In what workloads do you see this issue? reads/writes?
Can you try the following patch:
--
diff --git a/drivers/nvme/host/tcp.c b/drivers/nvme/host/tcp.c
index 0b04a2bde81d..3360de9ef034 100644
--- a/drivers/nvme/host/tcp.c
+++ b/drivers/nvme/host/tcp.c
@@ -350,7 +350,7 @@ static inline void nvme_tcp_advance_req(struct
nvme_tcp_request *req,
}
}
-static inline void nvme_tcp_send_all(struct nvme_tcp_queue *queue)
+static inline int nvme_tcp_send_all(struct nvme_tcp_queue *queue)
{
int ret;
@@ -358,6 +358,7 @@ static inline void nvme_tcp_send_all(struct
nvme_tcp_queue *queue)
do {
ret = nvme_tcp_try_send(queue);
} while (ret > 0);
+ return ret;
}
static inline bool nvme_tcp_queue_has_pending(struct nvme_tcp_queue
*queue)
@@ -1276,7 +1277,7 @@ static void nvme_tcp_io_work(struct work_struct *w)
int result;
if (mutex_trylock(&queue->send_mutex)) {
- result = nvme_tcp_try_send(queue);
+ result = nvme_tcp_send_all(queue);
mutex_unlock(&queue->send_mutex);
if (result > 0)
pending = true;
--
Just to understand if there is a starvation problem where in io_work()
the tx is paced, but
the rx is not.
>
>> This is indeed a bug that we need to address. Probably by setting
>> rd_desc.count to some limit, decrement it for every
>> skb that we consume, and if we reach that limit and there are more
>> skbs pending, we break and self-requeue.
>>
>> If we indeed spend much time processing a single queue in io_work, it
>> is possible that we have a starvation problem
>> that is escalating to the timeouts you are seeing.
>>
> See above; this is the problem. Most of the requests are still stuck
> on the send_list (with some even still on the req_list) when timeouts
> occur. This means the io_work function is not being scheduled fast
> enough (or often enough) to fetch the requests from the list.

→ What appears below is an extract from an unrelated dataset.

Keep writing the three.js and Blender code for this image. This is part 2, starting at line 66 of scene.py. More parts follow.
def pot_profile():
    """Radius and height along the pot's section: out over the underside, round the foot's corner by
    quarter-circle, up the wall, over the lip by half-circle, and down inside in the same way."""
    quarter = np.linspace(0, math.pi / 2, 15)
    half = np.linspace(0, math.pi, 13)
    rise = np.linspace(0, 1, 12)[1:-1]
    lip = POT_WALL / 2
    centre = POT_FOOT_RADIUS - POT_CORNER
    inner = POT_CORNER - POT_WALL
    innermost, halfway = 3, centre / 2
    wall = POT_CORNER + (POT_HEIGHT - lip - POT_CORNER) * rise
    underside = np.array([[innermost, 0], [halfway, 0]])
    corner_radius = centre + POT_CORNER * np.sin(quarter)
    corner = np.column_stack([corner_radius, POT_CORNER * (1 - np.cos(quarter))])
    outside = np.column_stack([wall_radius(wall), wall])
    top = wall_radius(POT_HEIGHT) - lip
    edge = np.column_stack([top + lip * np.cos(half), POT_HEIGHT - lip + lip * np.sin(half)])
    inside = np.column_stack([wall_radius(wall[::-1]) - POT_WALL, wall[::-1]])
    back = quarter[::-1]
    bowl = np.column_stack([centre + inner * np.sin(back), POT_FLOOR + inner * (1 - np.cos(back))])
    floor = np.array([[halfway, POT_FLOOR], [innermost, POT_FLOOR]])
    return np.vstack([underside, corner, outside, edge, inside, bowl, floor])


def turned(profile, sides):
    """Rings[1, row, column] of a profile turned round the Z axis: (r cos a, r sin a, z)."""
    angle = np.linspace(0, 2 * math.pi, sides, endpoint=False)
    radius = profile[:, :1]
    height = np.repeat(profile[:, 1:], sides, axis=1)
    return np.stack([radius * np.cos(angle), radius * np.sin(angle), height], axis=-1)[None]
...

Or, maybe some other root-cause is creating a large backlog of send
requests.
>
> My theory here is that this is due to us using bound workqueues;
> each workqueue function has to execute on a given cpu, and we can
> only schedule one io_work function per cpu. So if that cpu is busy
> (with receiving packets, say, or normal OS tasks) we cannot execute,
> and we're seeing a starvation.
The issue that you are seeing io_work is running over 10ms is the first
red-light here.
Because it has an explicit stop condition after 1ms. This means that a
single while loop
is exceeding 10ms. Something is causing that.
>
> With wq_unbound we are _not_ tied to a specific cpu, but rather
> scheduled in a round-robin fashion. This avoids the starvation
> and hence the I/O timeouts do not occur.

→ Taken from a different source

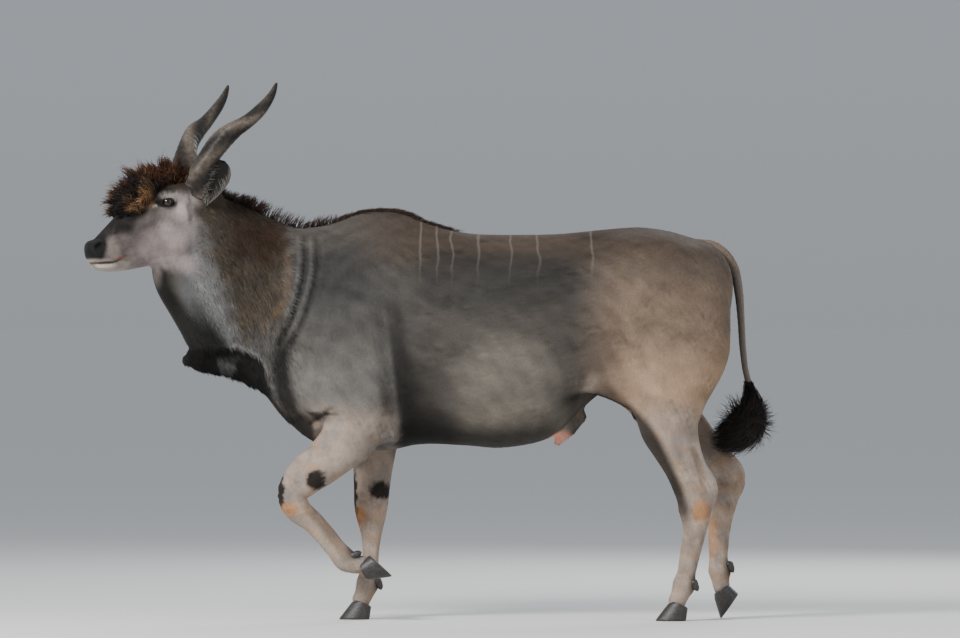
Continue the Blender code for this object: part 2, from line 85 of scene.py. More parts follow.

> But we need to set the 'cpu' affinity for wq_unbound to keep
> the cache locality, otherwise the performance _really_ suffers
> as we're bouncing threads all over the place.

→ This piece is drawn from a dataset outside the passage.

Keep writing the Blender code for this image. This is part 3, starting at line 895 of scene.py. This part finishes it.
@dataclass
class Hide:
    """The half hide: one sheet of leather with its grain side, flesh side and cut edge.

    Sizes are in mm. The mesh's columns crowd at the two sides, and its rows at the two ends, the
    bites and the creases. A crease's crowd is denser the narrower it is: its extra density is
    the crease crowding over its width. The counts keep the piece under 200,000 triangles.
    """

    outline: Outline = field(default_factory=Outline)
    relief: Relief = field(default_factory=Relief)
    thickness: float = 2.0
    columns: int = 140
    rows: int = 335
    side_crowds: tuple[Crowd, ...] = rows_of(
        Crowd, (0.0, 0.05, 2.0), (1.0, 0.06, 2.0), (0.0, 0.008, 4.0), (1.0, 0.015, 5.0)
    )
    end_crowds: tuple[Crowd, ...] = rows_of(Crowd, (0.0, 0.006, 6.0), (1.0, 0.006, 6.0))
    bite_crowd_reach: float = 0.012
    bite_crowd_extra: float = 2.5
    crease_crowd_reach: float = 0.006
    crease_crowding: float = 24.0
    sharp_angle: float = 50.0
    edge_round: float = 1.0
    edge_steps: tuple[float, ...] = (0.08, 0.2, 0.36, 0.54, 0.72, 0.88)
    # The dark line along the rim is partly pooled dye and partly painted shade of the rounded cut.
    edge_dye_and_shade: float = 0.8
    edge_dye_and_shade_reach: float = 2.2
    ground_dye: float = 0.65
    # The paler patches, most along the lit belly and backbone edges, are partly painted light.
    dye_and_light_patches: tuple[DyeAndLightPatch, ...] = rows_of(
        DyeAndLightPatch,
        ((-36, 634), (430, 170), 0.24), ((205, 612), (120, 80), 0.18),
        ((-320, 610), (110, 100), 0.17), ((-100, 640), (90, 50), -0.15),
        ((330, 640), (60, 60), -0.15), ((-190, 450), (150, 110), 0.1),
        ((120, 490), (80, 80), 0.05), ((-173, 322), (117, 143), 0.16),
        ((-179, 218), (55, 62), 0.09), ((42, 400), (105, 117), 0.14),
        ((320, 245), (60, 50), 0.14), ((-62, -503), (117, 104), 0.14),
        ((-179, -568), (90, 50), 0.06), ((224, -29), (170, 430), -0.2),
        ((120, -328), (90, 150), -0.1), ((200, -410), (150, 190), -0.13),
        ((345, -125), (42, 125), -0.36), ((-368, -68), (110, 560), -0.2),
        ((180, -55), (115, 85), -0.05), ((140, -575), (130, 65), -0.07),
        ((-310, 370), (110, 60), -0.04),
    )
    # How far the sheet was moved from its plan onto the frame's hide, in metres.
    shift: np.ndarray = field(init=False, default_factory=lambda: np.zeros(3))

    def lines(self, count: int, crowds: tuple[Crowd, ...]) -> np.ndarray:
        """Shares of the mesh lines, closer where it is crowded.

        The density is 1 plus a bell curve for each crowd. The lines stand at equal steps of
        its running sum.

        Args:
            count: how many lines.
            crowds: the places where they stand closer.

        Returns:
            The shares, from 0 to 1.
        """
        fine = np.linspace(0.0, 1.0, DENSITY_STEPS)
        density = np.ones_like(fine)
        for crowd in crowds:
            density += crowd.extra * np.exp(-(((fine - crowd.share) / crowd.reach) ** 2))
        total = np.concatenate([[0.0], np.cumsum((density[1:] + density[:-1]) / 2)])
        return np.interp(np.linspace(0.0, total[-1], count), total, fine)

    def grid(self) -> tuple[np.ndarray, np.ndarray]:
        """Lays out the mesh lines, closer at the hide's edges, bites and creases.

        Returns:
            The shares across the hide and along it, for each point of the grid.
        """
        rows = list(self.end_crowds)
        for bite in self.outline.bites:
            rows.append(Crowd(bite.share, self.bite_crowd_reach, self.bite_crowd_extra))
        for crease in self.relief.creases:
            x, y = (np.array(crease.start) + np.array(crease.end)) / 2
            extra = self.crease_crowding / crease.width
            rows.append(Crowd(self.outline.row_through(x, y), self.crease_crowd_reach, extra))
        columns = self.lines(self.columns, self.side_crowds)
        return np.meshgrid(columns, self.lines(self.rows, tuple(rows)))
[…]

The unbound workqueue exists to solve a specific user issue. I think
that if we come to
a conclusion that unbound workqueues are better (i.e. we have a bug that
is a result of
a bound workqueue), we change it, and stop using bound workqueues
altogether.
To be clear, I'm do not hold that opinion yet.
>
>>>
>>> which I get consistently during testing with the default
>>> implementation.
>>
>> Hannes, let's please separate this specific issue with the
>> performance enhancements.
>> I do not think that we should search for performance enhancements to
>> address what appears to be a logical starvation issue.
>
> I am perfectly fine with that approach. This patchset is indeed just
> to address the I/O timeout issues I've been seeing.
And the solution cannot be "use unbound workqueues - change this modparam".